Written instruction:
Please list all lines of the material below in which the string "with" occurs.

>> BEGIN

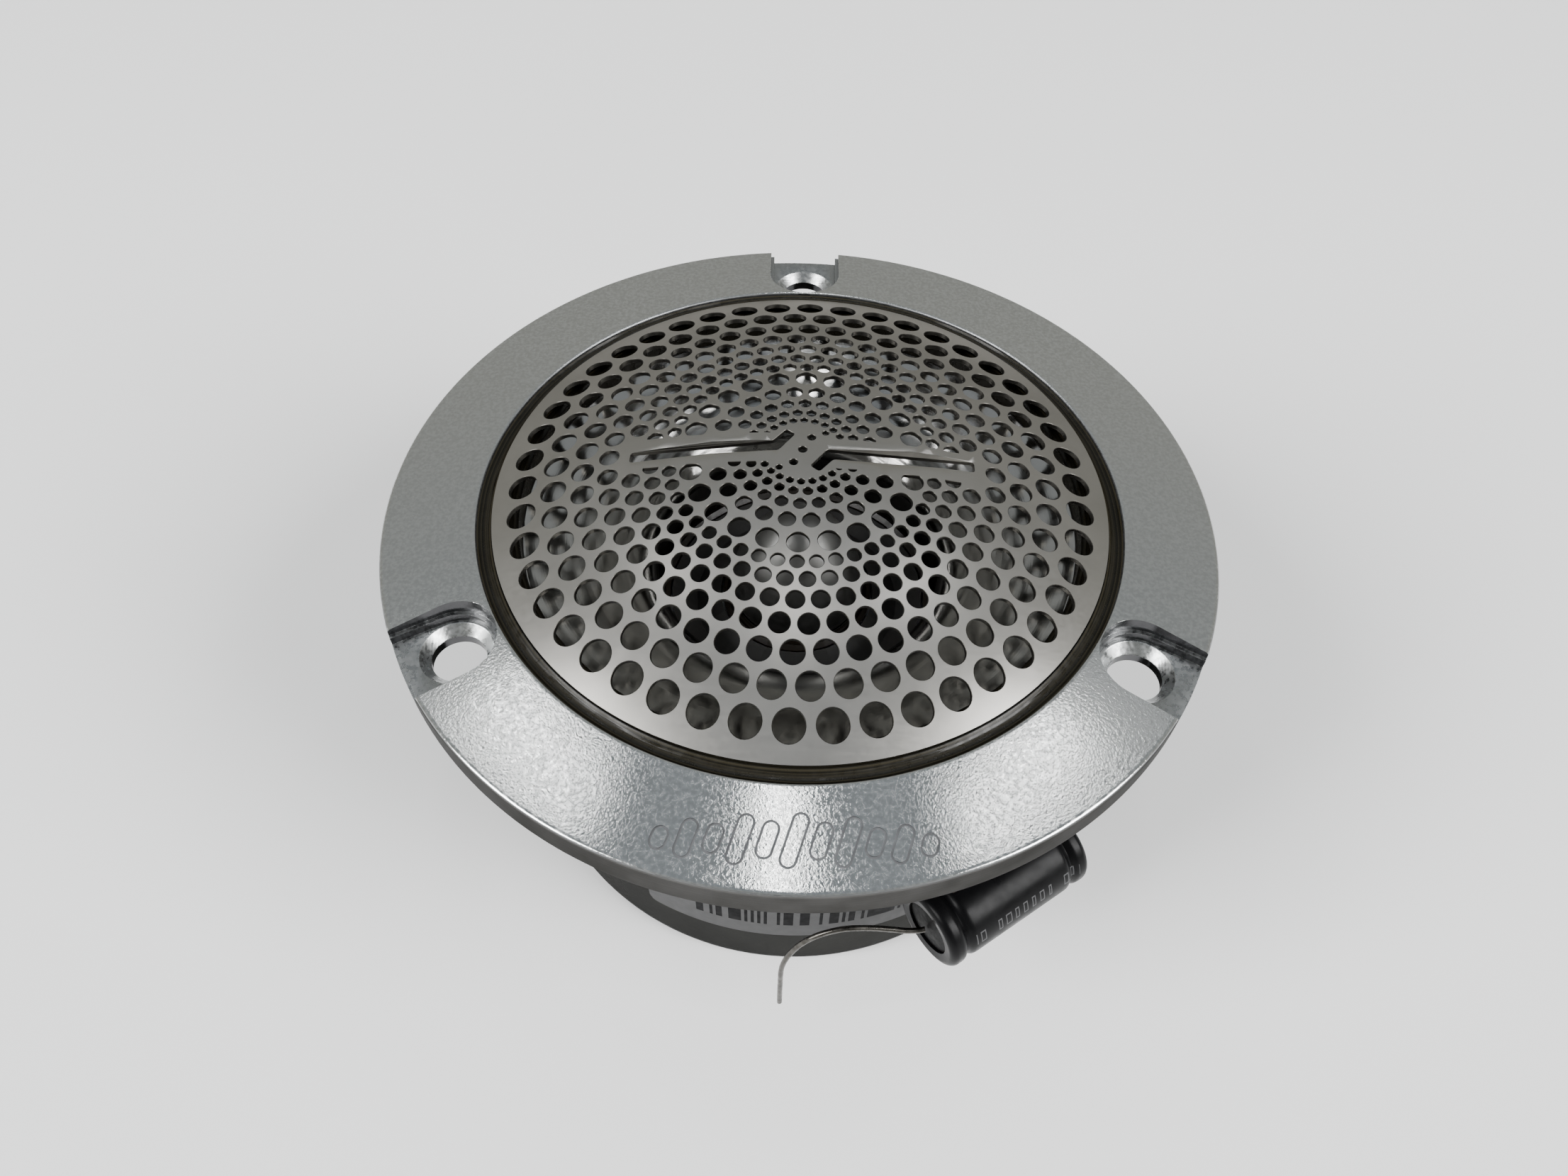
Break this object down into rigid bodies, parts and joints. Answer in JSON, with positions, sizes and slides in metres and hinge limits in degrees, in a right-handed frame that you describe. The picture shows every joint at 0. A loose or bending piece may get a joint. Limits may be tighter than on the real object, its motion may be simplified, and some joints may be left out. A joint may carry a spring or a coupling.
{
  "type": "car tweeter",
  "caption": "Car bullet tweeter: round aluminium horn flange with fixing notches, domed perforated grille, deep rear cup and side capacitor.",
  "frame": {"origin": "centre of the back of the cup, on the tweeter's axis", "axes": "+Z along the tweeter's axis out of the horn; -Y is the side of the printed label, +X the side of the terminals"},
  "size_m": [0.098, 0.098, 0.0597],
  "materials": {
    "machined_aluminium": "fine machined satin",
    "grille_steel": "fine scratched",
    "plug_aluminium": "turned",
    "cup_metal": "satin grey",
    "foam": "matt foam",
    "motor_steel": "zinc plated",
    "ferrite": "matt sintered",
    "black_plastic": "moulded",
    "diaphragm_metal": "thin foil",
    "film": "polyimide film",
    "copper": "enamelled wire",
    "screw_steel": "zinc plated",
    "tab_brass": "tinned brass",
    "wire_red": "wire insulation",
    "wire_black": "wire insulation",
    "sleeve": "glossy shrink sleeve",
    "can_aluminium": "drawn can",
    "seal": "glossy set sealant",
    "adhesive": "set adhesive",
    "tinned_wire": "tinned copper",
    "label": "satin label with plain bars"
  },
  "bodies": {
    "frame": {"horn_flange": "machined_aluminium", "grille_seal_ring": "seal", "grille": "grille_steel", "phase_plug": "plug_aluminium", "rear_cup": "cup_metal", "rear_foam_pad": "foam", "pole_yoke": "motor_steel", "ring_magnet": "ferrite", "top_plate": "motor_steel", "diaphragm_carrier": "black_plastic", "inner_spacer": "plug_aluminium", "outer_surround": "film", "inner_surround": "film", "phase_plug_bolt": "screw_steel", "horn_screw_1": "screw_steel", "horn_screw_2": "screw_steel", "horn_screw_3": "screw_steel", "terminal_block": "black_plastic", "terminal_tab_plus": "tab_brass", "terminal_tab_minus": "tab_brass", "terminal_rivet_plus": "screw_steel", "terminal_rivet_minus": "screw_steel", "inner_lead_plus": "wire_red", "inner_lead_minus": "wire_black", "capacitor_sleeve": "sleeve", "capacitor_can": "can_aluminium", "capacitor_seal_near": "seal", "capacitor_seal_far": "seal", "capacitor_bead": "adhesive", "capacitor_lead_free": "tinned_wire", "capacitor_lead_tied": "tinned_wire", "label": "label"},
    "moving_coil": {"ring_diaphragm": "diaphragm_metal", "voice_coil_former": "film", "voice_coil_winding": "copper"}
  },
  "joints": [
    {"name": "voice_coil_travel", "type": "slide", "parent": "frame", "child": "moving_coil", "axis": [0, 0, 1], "range_m": [-0.0004, 0.0004], "stiffness_N_per_m": 600}
  ]
}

>> END

Task solution:
Break this object down into rigid bodies, parts and joints. Answer in JSON, with positions, sizes and slides in metres and hinge limits in degrees, in a right-handed frame that you describe. The picture shows every joint at 0. A loose or bending piece may get a joint. Limits may be tighter than on the real object, its motion may be simplified, and some joints may be left out. A joint may carry a spring or a coupling.
  "caption": "Car bullet tweeter: round aluminium horn flange with fixing notches, domed perforated grille, deep rear cup and side capacitor.",
    "label": "satin label with plain bars"